As well, Neil spent a lot of time travelling abroad to Asia during his career and has continued to donate to the Chinese community in Toronto. Both his children know that’s something he holds dear to his heart, as well as the hospital that took such great care of their mother during her illness – Toronto’s Princess Margaret Hospital.
“I appreciated the opportunity – for both my sister and I – to actually be able to listen to my father’s plans for himself and speak with the person who will be executing on those plans,” Stephen Tait said. “The ability to talk about his final wishes and for him to know we will be able to follow through with them."
More Canadians need to start engaging family members in their wealth-transfer conversation, IPC’s Sam Febbraro says. He suggests the following steps to help ensure a smooth transition and prevent family conflicts.

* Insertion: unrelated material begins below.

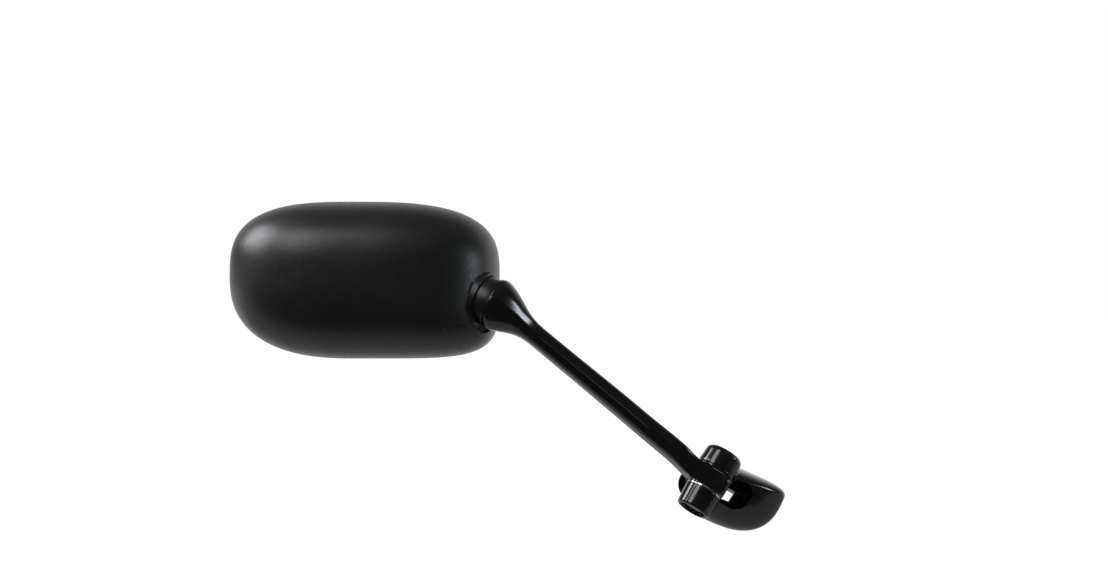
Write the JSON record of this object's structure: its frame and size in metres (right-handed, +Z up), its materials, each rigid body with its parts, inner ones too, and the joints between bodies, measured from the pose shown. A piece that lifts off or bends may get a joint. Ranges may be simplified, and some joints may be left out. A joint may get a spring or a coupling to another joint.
{
  "type": "folding motorcycle mirror",
  "caption": "Right-hand fairing mirror with a moulded black head on a ball neck, a cast arm and a folding pivot on a hooded base.",
  "frame": {"origin": "midway between the two mounting holes, on the face that seats on the fairing", "axes": "+X to the viewer's right as one faces the bike, +Y rearwards into the fairing, +Z up"},
  "size_m": [0.3636, 0.094, 0.2173],
  "materials": {
    "housing_plastic": "satin",
    "sleeve_plastic": "satin",
    "inner_plastic": "matte",
    "mirror": "polished",
    "pad": "matte",
    "seal_rubber": "matte",
    "nylon": "satin",
    "zinc_steel": "satin",
    "spring_steel": "satin",
    "bright_steel": "polished",
    "bush_brass": "satin",
    "black_casting": "gloss"
  },
  "bodies": {
    "base": {"base_casting": "black_casting", "pivot_bolt": "zinc_steel", "thrust_washer": "bright_steel", "pressure_bush": "zinc_steel", "fold_spring": "spring_steel", "spring_washer": "zinc_steel", "upper_washer": "nylon"},
    "arm": {"arm": "black_casting", "hub_bush": "bush_brass", "ball_stud": "zinc_steel"},
    "front_seat": {"front_seat": "nylon"},
    "rear_seat": {"rear_seat": "nylon"},
    "head": {"housing_shell": "housing_plastic", "mirror_glass": "mirror", "adhesive_pad": "pad", "backing_plate": "inner_plastic", "backing_screws": "zinc_steel", "neck_seal": "seal_rubber", "neck_sleeve": "sleeve_plastic", "seat_spring": "spring_steel", "spring_cap": "zinc_steel", "cap_screws": "zinc_steel"}
  },
  "joints": [
    {"name": "arm_fold", "type": "hinge", "parent": "base", "child": "arm", "pos_m": [-0.0105, -0.026, 0.009], "axis": [0.5119, 0.2588, 0.8192], "range_deg": [-35, 75]},
    {"name": "head_lift", "type": "hinge", "parent": "arm", "child": "front_seat", "pos_m": [-0.15832, -0.06201, 0.12851], "axis": [-0.3305, -0.9438, 0], "range_deg": [-8, 8]},
    {"name": "head_pan", "type": "hinge", "parent": "front_seat", "child": "rear_seat", "pos_m": [-0.15832, -0.06201, 0.12851], "axis": [0.3367, -0.1179, 0.9342], "range_deg": [-10, 10]},
    {"name": "head_tilt", "type": "hinge", "parent": "rear_seat", "child": "head", "pos_m": [-0.15832, -0.06201, 0.12851], "axis": [0.8817, -0.3088, -0.3567], "range_deg": [-15, 15]}
  ]
}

* Introduce your family to your financial adviser: Set up a meeting with your children and your financial adviser – even if your adult children have their own adviser, it will be beneficial for them to have made the connection;
* Make decisions in a low-stress environment: Hold a family meeting when you are healthy and not under pressure to make decisions quickly;
* Explain your objectives: Share the reasons for the decisions you are making, your objectives and how they align with your values;
* Create an estate directory: This directory will detail essential items such as bank accounts, investments, insurance policies, wills and power of attorney and how to access them when needed;
* Include your executors: Introduce your executor to your financial adviser. Inform and educate your executor on your intent and wishes, where to find the will and if they need to contact any third parties;
* Educate your heirs: Educate and prepare your heirs to take over and manage your wealth.